### PROBLEM STATEMENT
In the entries that follow, the first line to write out is the one containing "The Blender code", and the last is the one containing "cover has settled.". Reproduce that stretch exactly, with nothing before or after it.

### EXERCISE INPUTS
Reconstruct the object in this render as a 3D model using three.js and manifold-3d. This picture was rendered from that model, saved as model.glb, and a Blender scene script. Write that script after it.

...

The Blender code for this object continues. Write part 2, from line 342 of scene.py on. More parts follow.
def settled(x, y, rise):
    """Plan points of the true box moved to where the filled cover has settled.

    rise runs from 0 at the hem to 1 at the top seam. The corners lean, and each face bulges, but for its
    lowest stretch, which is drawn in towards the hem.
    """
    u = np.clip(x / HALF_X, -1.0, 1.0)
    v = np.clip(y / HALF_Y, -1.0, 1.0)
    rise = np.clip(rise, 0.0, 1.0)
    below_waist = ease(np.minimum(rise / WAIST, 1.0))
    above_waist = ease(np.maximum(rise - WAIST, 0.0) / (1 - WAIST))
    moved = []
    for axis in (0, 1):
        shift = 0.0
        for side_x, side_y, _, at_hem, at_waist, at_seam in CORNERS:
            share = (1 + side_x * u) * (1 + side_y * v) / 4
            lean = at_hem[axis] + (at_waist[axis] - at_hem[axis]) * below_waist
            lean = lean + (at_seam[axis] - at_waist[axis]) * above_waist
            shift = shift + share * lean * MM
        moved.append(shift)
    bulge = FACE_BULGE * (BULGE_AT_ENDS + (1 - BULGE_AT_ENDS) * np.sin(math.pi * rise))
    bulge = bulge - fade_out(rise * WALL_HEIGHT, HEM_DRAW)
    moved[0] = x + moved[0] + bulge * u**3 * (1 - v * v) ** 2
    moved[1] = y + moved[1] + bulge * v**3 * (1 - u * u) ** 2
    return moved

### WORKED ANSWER
The Blender code for this object continues. Write part 2, from line 342 of scene.py on. More parts follow.
def settled(x, y, rise):
    """Plan points of the true box moved to where the filled cover has settled.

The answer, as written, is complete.